The following notebook performs a relatively simple physical calculation interacting position, velocity and acceleration of two charged point particles according to Weber electrodynamics.It is simple enough that the correctness of the physical dimensions is apparent by inspection.
Having read the Symbolic Calculations with Units section on Differentiation it wasn't clear to me what restrictions might apply during evaluation. This resulted in a number of failed attempts to get a dynamical system formulated.

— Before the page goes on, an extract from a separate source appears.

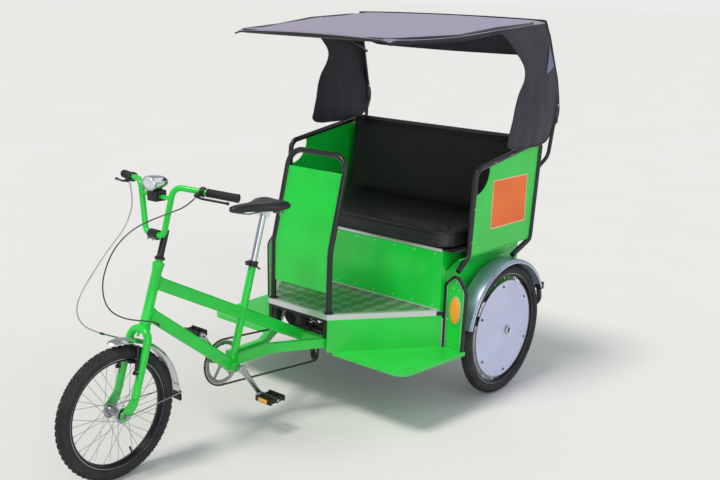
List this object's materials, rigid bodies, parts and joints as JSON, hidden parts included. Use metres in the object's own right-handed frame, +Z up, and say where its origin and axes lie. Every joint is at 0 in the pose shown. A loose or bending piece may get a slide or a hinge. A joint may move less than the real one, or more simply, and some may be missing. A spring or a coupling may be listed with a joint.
{
  "type": "cycle rickshaw",
  "caption": "Pedal-driven tricycle taxi: bicycle front with a steered wheel, a hooded two-seat cab with side steps on a driven rear axle, spoked wheels, chain drive.",
  "frame": {"origin": "middle of the whole vehicle, on the ground", "axes": "+X forwards, +Y to the vehicle's left, +Z up"},
  "size_m": [2.4809, 1.216, 1.705],
  "materials": {
    "green_enamel": "glossy powder coat",
    "black_tube": "satin powder coat",
    "black_steel": "worn satin black",
    "tyre_rubber": "moulded rubber",
    "rim_and_spokes": "black anodised rim with steel spokes",
    "cover_paint": "pale satin paint",
    "fender_silver": "metallic silver blue",
    "polished_fender": "polished",
    "tread_plate": "five-bar tread plate",
    "edge_trim": "mill finish",
    "sign_orange": "matt, blank",
    "vinyl": "coated cloth, foam filled",
    "hood_cloth": "woven coated cloth",
    "amber_lens": "ribbed reflector",
    "red_lens": "ribbed reflector",
    "black_plastic": "moulded",
    "clear_lens": "ribbed lens",
    "steel_parts": "plated",
    "chain_steel": "oiled",
    "saddle_skin": "smooth vinyl",
    "cable_cover": "smooth vinyl cover",
    "grip_rubber": "ribbed"
  },
  "bodies": {
    "frame": {"head_tube": "green_enamel", "top_tube_front": "green_enamel", "top_tube_rear": "green_enamel", "down_tube": "green_enamel", "seat_tube": "green_enamel", "seat_post": "steel_parts", "saddle": "saddle_skin", "rear_brake_cable": "cable_cover", "lower_rails": "green_enamel", "deck_frame": "black_steel", "floor_deck": "tread_plate", "floor_trim": "edge_trim", "shield_loop": "black_tube", "shield_panel": "green_enamel", "steps": "green_enamel", "corner_panels": "green_enamel", "corner_hoops": "black_tube", "corner_reflectors": "amber_lens", "side_frames": "black_tube", "side_panels": "green_enamel", "sign_plates": "sign_orange", "seat_box": "green_enamel", "seat_board": "black_steel", "seat_cushion": "vinyl", "backrest": "vinyl", "backrest_rail": "black_tube", "back_panel": "green_enamel", "rear_fenders": "fender_silver", "rear_bumper": "black_tube", "rear_reflectors": "red_lens", "canopy": "hood_cloth", "rear_bow": "black_tube", "roof_bow": "black_tube", "jackshaft": "black_steel", "chain_tensioner": "black_steel", "front_chain": "chain_steel", "rear_chain": "chain_steel", "rear_axle_housing": "black_steel"},
    "steering": {"fork": "green_enamel", "front_brake": "black_plastic", "stem": "black_tube", "handlebar": "green_enamel", "grips": "grip_rubber", "brake_levers": "black_plastic", "headlamp": "black_plastic", "lamp_lens": "clear_lens", "front_fender": "polished_fender", "front_brake_cable": "cable_cover"},
    "front_wheel": {"front_tyre": "tyre_rubber", "front_wheel_laced": "rim_and_spokes"},
    "rear_wheel_left": {"rear_tyre_left": "tyre_rubber", "rear_wheel_laced_left": "rim_and_spokes", "wheel_cover_left": "cover_paint"},
    "rear_wheel_right": {"rear_tyre_right": "tyre_rubber", "rear_wheel_laced_right": "rim_and_spokes", "wheel_cover_right": "cover_paint"},
    "crankset": {"crank_set": "steel_parts"},
    "pedal_left": {"pedal_left": "black_plastic"},
    "pedal_right": {"pedal_right": "black_plastic"}
  },
  "joints": [
    {"name": "steering_turn", "type": "hinge", "parent": "frame", "child": "steering", "pos_m": [0.81131, 0, 0.67917], "axis": [-0.2924, 0, 0.9563], "range_deg": [-50, 50], "deforming": ["rear_brake_cable"]},
    {"name": "front_wheel_spin", "type": "hinge", "parent": "steering", "child": "front_wheel", "pos_m": [0.98325, 0, 0.257], "axis": [0, 1, 0], "continuous": true},
    {"name": "rear_wheel_left_spin", "type": "hinge", "parent": "frame", "child": "rear_wheel_left", "pos_m": [-0.76175, 0.56, 0.3075], "axis": [0, 1, 0], "continuous": true},
    {"name": "rear_wheel_right_spin", "type": "hinge", "parent": "frame", "child": "rear_wheel_right", "pos_m": [-0.76175, -0.56, 0.3075], "axis": [0, 1, 0], "continuous": true},
    {"name": "crank_spin", "type": "hinge", "parent": "frame", "child": "crankset", "pos_m": [0.40825, 0, 0.288], "axis": [0, 1, 0], "continuous": true},
    {"name": "pedal_left_spin", "type": "hinge", "parent": "crankset", "child": "pedal_left", "pos_m": [0.31127, 0.13, 0.15451], "axis": [0, 1, 0], "continuous": true},
    {"name": "pedal_right_spin", "type": "hinge", "parent": "crankset", "child": "pedal_right", "pos_m": [0.50523, -0.13, 0.42149], "axis": [0, 1, 0], "continuous": true}
  ]
}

So what guidelines am I violating here?
QuantityVector[name_String, components_List, unit_, vars_List : {}] := Module[{syms}, If[Length[vars] > 0, syms = Quantity[Symbol[name <> #][Sequence @@ vars], unit] & /@ components, syms = Quantity[Symbol[name <> #], unit] & /@ components]; syms]Q = Quantity[QM, "Coulombs"];q = Quantity[qM, "Coulombs"];Txhertz = Quantity[TxhertzM, "Seconds^-1"];Rxhertz = Quantity[RxhertzM, "Seconds^-1"];rVec = QuantityVector["Txr", {"x", "y", "z"}, "Meters", {t}] - QuantityVector["Rxr", {"x", "y", "z"}, "Meters", {t}]vVec = D[rVec, t]aVec = D[vVec, t]rUnitVec = rVec/Norm[rVec]c = Quantity["SpeedOfLight"];(*Speed of light in m/s*)epsilon0 = Quantity["ElectricConstant"];weberForce[ t_] = (Q q rUnitVec)/(4 Pi epsilon0 Norm[rVec]^2)*(1 + (1/ c^2) (vVec . vVec - 3/2 ((rUnitVec) . vVec)^2 + Norm[rVec] rUnitVec . aVec));(weberForce[t] /. { Txrx -> Function[0 #], Txry -> Function[0 #], Txrz -> Function[Quantity[100, "Meters"] + Sin[# Txhertz]] } /. { Rxrx -> Function[0 #], Rxry -> Function[0 #], Rxrz -> Function[Sin[# Rxhertz]] } /. {t -> Quantity[1/10^9, "Second"], TxhertzM -> 1.3*10^9, RxhertzM -> 1.3*10^8, qM -> 1, QM -> 1})[[3]]Result:$$\frac{(100\text{m}+0.833924) \left(\frac{1}{4 \pi | 100\text{m}+0.833924| ^2}\text{C}^2\;\text{/(}\text{m}^2\varepsilon _0)\right) \left(\left(1/\text{c}^2\right) \left(4.78933\times 10^{16}\text{m}^2 \; /\text{s}^2+\frac{1}{2} (-3) \left(\frac{(100\text{m}+0.833924) \left(2.18845\times 10^8\text{m}/\text{s}\right)}{| 100\text{m}+0.833924| }+0\text{m}\right)^2+(| 100\text{m}+0.833924| \text{m}) \left(\frac{(100\text{m}+0.833924) \left(-1.62622\times 10^{18}\text{m}/\text{s}^2\right)}{| 100\text{m}+0.833924| }+0\text{m}\right)\right)+1\right)}{| 100\text{m}+0.833924| }$$